Tuesday, June 7, 2011

Listen to myself

While driving Jayme back to Boston we were talking about what she hopes to accomplish during the next softball season. She was venting about how she wants to be able to hit home runs because she feels that’s what gets all the attention.

Home runs are exciting and definitely add the dramatic flair to a game. It’s like a huge punctuation mark, but not everyone’s role is to hit home runs. And thus I shifted into motherly-advice mode.
We talked about how there's a need for balance on a team. Some are there to add power to the mix while others are there to get on base, however they can, and steal bases.

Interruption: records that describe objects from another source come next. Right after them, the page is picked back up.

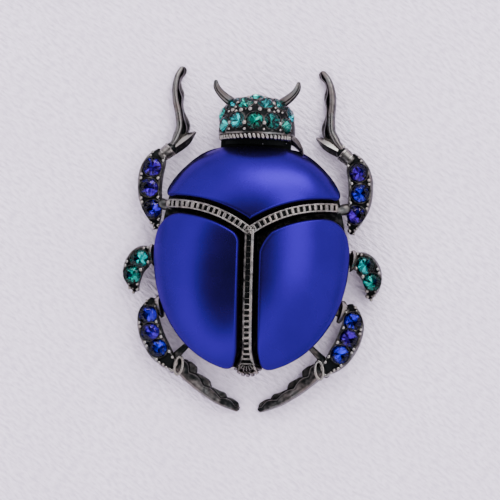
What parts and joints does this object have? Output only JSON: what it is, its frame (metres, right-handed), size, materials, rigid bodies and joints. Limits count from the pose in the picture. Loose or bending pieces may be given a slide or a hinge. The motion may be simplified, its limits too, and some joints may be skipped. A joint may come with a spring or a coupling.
{
  "type": "insect brooch",
  "caption": "Scarab beetle brooch: satin blue domed chest and wing pieces between a ladder rib, six legs and a horned head set with cut stones.",
  "frame": {"origin": "on the surface that the leg tips rest on, under the middle of the brooch's length and width", "axes": "+Y towards the head, +X towards the right wing seen from the front, +Z out of the front"},
  "size_m": [0.0378, 0.0493, 0.0108],
  "materials": {
    "gunmetal": "polished gunmetal plating, black in the recesses",
    "blue_satin": "satin royal blue lacquer over resin",
    "blue_glass": "cut sapphire-blue glass, foiled behind",
    "teal_glass": "cut teal glass, foiled behind",
    "pin_metal": "plain plated steel"
  },
  "bodies": {
    "root": {"cast_frame": "gunmetal", "chest_cabochon": "blue_satin", "left_wing_cabochon": "blue_satin", "right_wing_cabochon": "blue_satin", "pin_clasp": "pin_metal", "front_left_stone_1": "blue_glass", "front_left_stone_2": "blue_glass", "front_left_stone_3": "blue_glass", "mid_left_stone_1": "teal_glass", "mid_left_stone_2": "teal_glass", "hind_left_stone_1": "blue_glass", "hind_left_stone_2": "blue_glass", "hind_left_stone_3": "blue_glass", "front_right_stone_1": "blue_glass", "front_right_stone_2": "blue_glass", "front_right_stone_3": "blue_glass", "mid_right_stone_1": "teal_glass", "mid_right_stone_2": "teal_glass", "hind_right_stone_1": "blue_glass", "hind_right_stone_2": "blue_glass", "hind_right_stone_3": "blue_glass", "head_stone_1": "teal_glass", "head_stone_2": "teal_glass", "head_stone_3": "teal_glass", "head_stone_4": "teal_glass", "head_stone_5": "teal_glass", "head_stone_6": "teal_glass", "head_stone_7": "teal_glass", "head_stone_8": "teal_glass", "head_stone_9": "teal_glass", "head_stone_10": "teal_glass", "head_stone_11": "teal_glass", "head_stone_12": "teal_glass"}
  },
  "joints": []
}
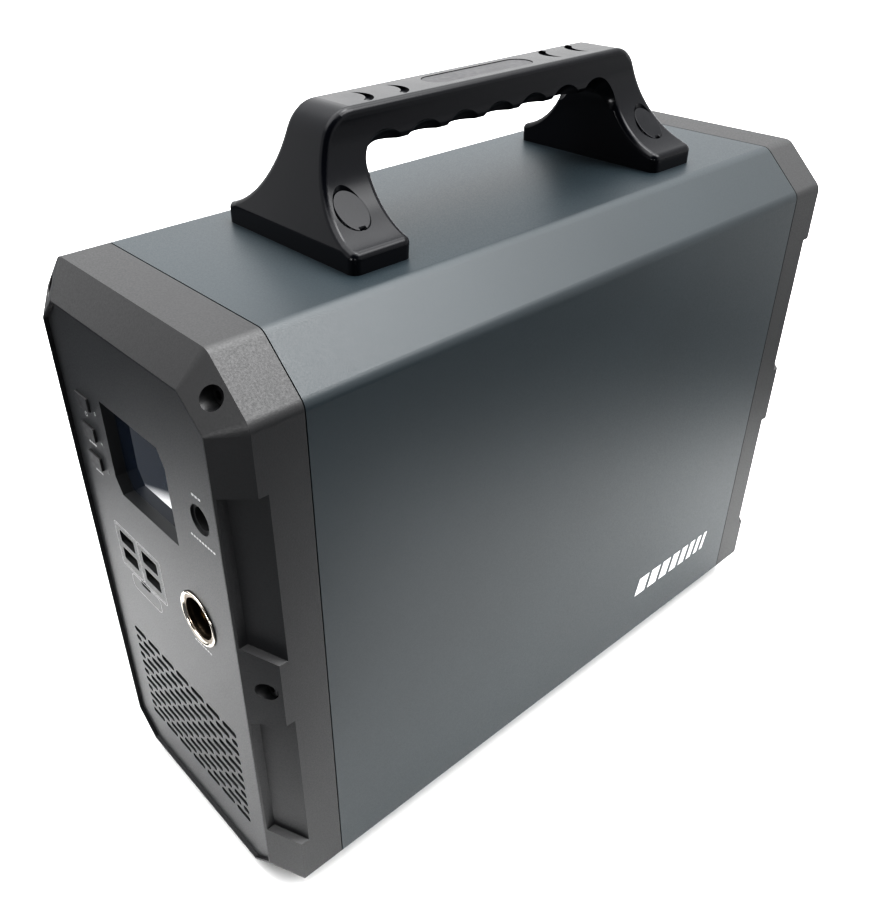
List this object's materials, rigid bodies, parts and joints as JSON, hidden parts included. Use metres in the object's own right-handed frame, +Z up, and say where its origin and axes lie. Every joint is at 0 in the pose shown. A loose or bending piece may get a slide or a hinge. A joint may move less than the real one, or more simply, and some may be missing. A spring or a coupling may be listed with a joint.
{
  "type": "portable power station",
  "caption": "Tall portable battery power station: metal sleeve with chamfered edges between bevelled end caps, carry handle on top, display, buttons, sockets and vents on the front.",
  "frame": {"origin": "on the floor, under the middle of the case", "axes": "+X to the right as seen facing the control panel, +Y from the control panel to the back, +Z up"},
  "size_m": [0.165, 0.399, 0.354],
  "materials": {
    "case_paint": "satin dark blue-grey powder coat",
    "cap_plastic": "fine-textured charcoal moulding",
    "faceplate_finish": "satin charcoal",
    "gasket_rubber": "matt black",
    "plated_steel": "zinc plated",
    "black_screws": "black oxide",
    "display_glass": "smoked, polished",
    "display_body": "dark navy liquid crystal panel",
    "button_plastic": "smooth matt black",
    "light_pipe": "frosted clear",
    "circuit_board": "green solder mask",
    "moulded_black": "plain moulding",
    "chrome_trim": "nickel plated",
    "contact_brass": "bright",
    "fan_plastic": "glass-filled moulding",
    "outlet_plastic": "smooth black",
    "foot_rubber": "matt black",
    "handle_plastic": "semi-gloss black moulding",
    "pad_rubber": "soft-touch",
    "cell_wrap": "green shrink wrap over a metal can",
    "bus_nickel": "nickel plated",
    "chip_black": "moulded package",
    "heat_sink_metal": "extruded, plain",
    "ferrite": "sintered",
    "copper_winding": "enamelled copper",
    "capacitor_sleeve": "printed sleeve, plain"
  },
  "bodies": {
    "root": {"case_sleeve": "case_paint", "front_cap": "cap_plastic", "rear_cap": "cap_plastic", "front_faceplate": "faceplate_finish", "rear_faceplate": "faceplate_finish", "front_gasket": "gasket_rubber", "rear_gasket": "gasket_rubber", "tie_rods": "plated_steel", "handle_backing_plates": "plated_steel", "front_bulkhead": "plated_steel", "rear_bulkhead": "plated_steel", "battery_tray": "plated_steel", "battery_straps": "plated_steel", "inverter_tray": "plated_steel", "cap_screws": "black_screws", "fan_screws": "black_screws", "foot_screws": "black_screws", "tray_screws": "black_screws", "handle_screws": "black_screws", "button_switches": "black_screws", "display_window": "display_glass", "display_module": "display_body", "indicator_light_pipes": "light_pipe", "control_board": "circuit_board", "port_board": "circuit_board", "bms_board": "circuit_board", "inverter_board": "circuit_board", "charge_board": "circuit_board", "dc_inlet_body": "moulded_black", "dc_inlet_nut": "moulded_black", "car_socket_nut": "moulded_black", "usb_socket_tongues": "moulded_black", "cell_holders": "moulded_black", "car_socket_ring": "chrome_trim", "car_socket_barrel": "chrome_trim", "usb_socket_shells": "chrome_trim", "dc_inlet_pin": "contact_brass", "car_socket_contact": "contact_brass", "ac_outlet_contacts": "contact_brass", "front_fan_frame": "fan_plastic", "rear_fan_frame": "fan_plastic", "ac_outlets": "outlet_plastic", "rubber_feet": "foot_rubber", "carry_handle": "handle_plastic", "handle_plugs": "handle_plastic", "grip_pad": "pad_rubber", "battery_cells": "cell_wrap", "cell_bus_bars": "bus_nickel", "board_standoffs": "bus_nickel", "bms_transistors": "chip_black", "charge_coils": "chip_black", "heat_sinks": "heat_sink_metal", "transformer_cores": "ferrite", "transformer_windings": "copper_winding", "bulk_capacitors": "capacitor_sleeve"},
    "power_button": {"power_button": "button_plastic"},
    "dc_button": {"dc_button": "button_plastic"},
    "ac_button": {"ac_button": "button_plastic"},
    "front_fan_rotor": {"front_fan_rotor": "fan_plastic"},
    "rear_fan_rotor": {"rear_fan_rotor": "fan_plastic"}
  },
  "joints": [
    {"name": "power_button_press", "type": "slide", "parent": "root", "child": "power_button", "axis": [0, 1, 0], "range_m": [0, 0.0008], "stiffness_N_per_m": 800, "springref_m": -0.0006},
    {"name": "dc_button_press", "type": "slide", "parent": "root", "child": "dc_button", "axis": [0, 1, 0], "range_m": [0, 0.0008], "stiffness_N_per_m": 800, "springref_m": -0.0006},
    {"name": "ac_button_press", "type": "slide", "parent": "root", "child": "ac_button", "axis": [0, 1, 0], "range_m": [0, 0.0008], "stiffness_N_per_m": 800, "springref_m": -0.0006},
    {"name": "front_fan_spin", "type": "hinge", "parent": "root", "child": "front_fan_rotor", "pos_m": [0, -0.1745, 0.067], "axis": [0, 1, 0], "continuous": true},
    {"name": "rear_fan_spin", "type": "hinge", "parent": "root", "child": "rear_fan_rotor", "pos_m": [0, 0.1745, 0.067], "axis": [0, 1, 0], "continuous": true}
  ]
}
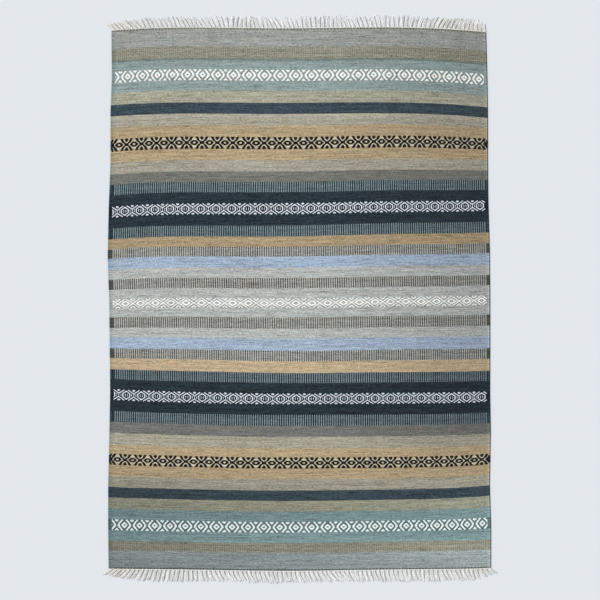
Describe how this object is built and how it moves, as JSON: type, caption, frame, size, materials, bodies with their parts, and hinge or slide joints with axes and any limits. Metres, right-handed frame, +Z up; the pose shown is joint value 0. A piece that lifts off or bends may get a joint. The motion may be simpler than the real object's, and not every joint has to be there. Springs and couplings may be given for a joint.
{
  "type": "kilim rug",
  "caption": "Flat-woven striped wool rug with brocaded bands of lozenges and a cotton warp fringe at each end, laid flat.",
  "frame": {"origin": "on the floor under the middle of the rug's bounding box, fringes included", "axes": "+Y along the warps, towards the end shown at the top of the picture; +X along the wefts; +Z up, out of the face"},
  "size_m": [1.4376, 2.0964, 0.0052],
  "materials": {
    "wool_weave": "matt, heathered wool weft in grey, teal, navy, tan, olive and light blue stripes",
    "cotton_fringe": "matt natural cotton yarn"
  },
  "bodies": {
    "root": {"kilim_cloth": "wool_weave", "fringe_upper": "cotton_fringe", "fringe_lower": "cotton_fringe"}
  },
  "joints": []
}
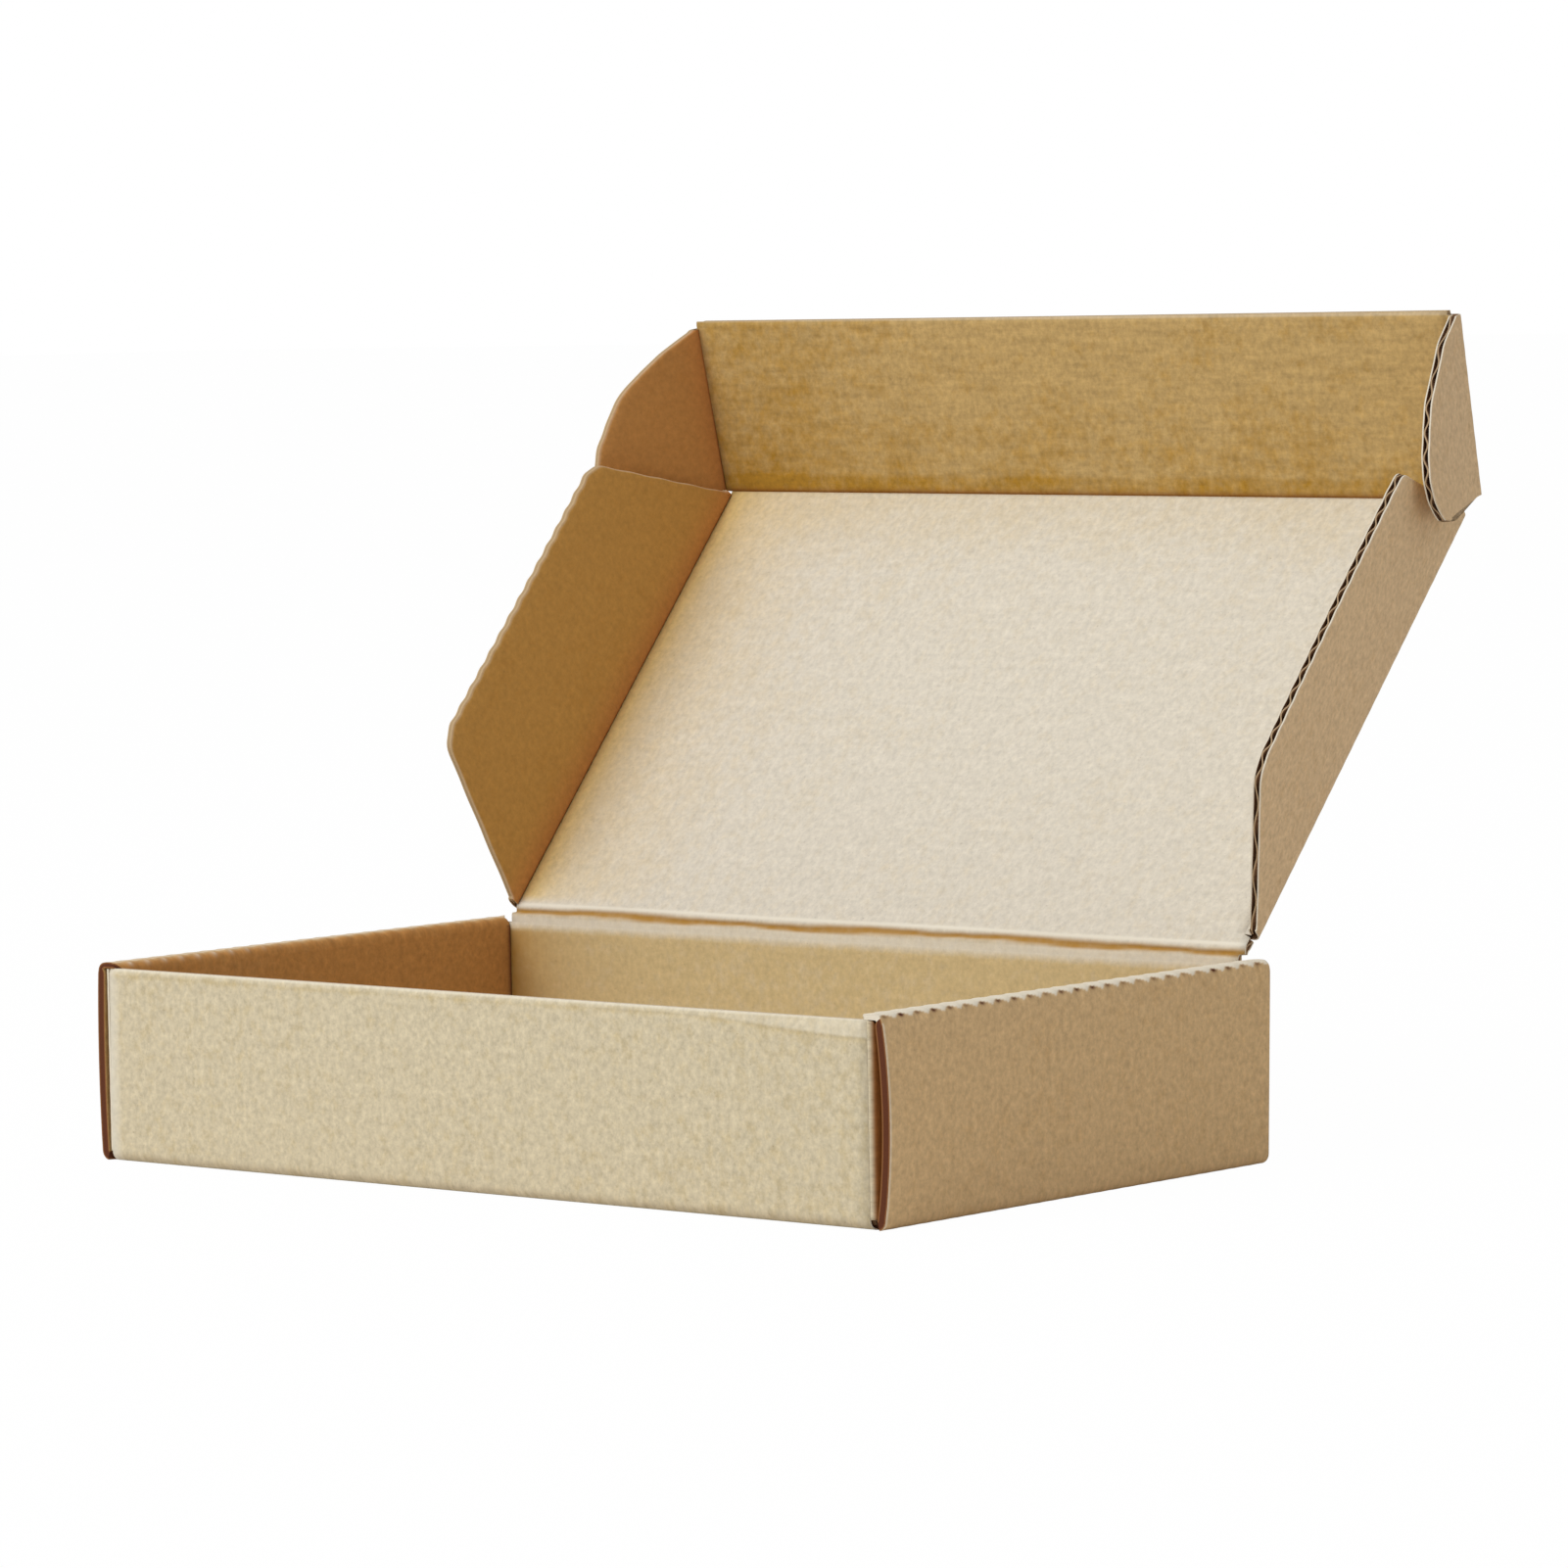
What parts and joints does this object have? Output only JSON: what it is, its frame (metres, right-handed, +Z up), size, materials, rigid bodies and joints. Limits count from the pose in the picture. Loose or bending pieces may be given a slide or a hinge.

“Jayme, you need to see your skill set and know that what you bring to the table has value,” i said with great conviction and encouragement.

“Instead of focusing on what you can’t do, focus on what you CAN do and be the very best at that.”
That is the very same advice I’ve given Sara over the years when she would fret about not being able to run or play sports (“like the others”) or any number of things. My focus was always about recognizing limitations, accepting challenges and focusing on what you can do.

Whoa.
Am I listening to myself?

I need to.

All my tears about a time gone by and the sorrow that goes with missing something so amazing … I’ve spent so much energy there that I’ve missed the power of what I can do.

I feel empowered in finally recognizing the obvious. It’s been right there before me all along clouded by a fog of hormones and sadness.
Whoooohoooooo! I’ve turned a corner out of sadness and into … hmmm … I’m not sure what I’ve turned a corner into yet, but I can at least look in the rear-view mirror and see that I’ve left darkness behind. I'm excited!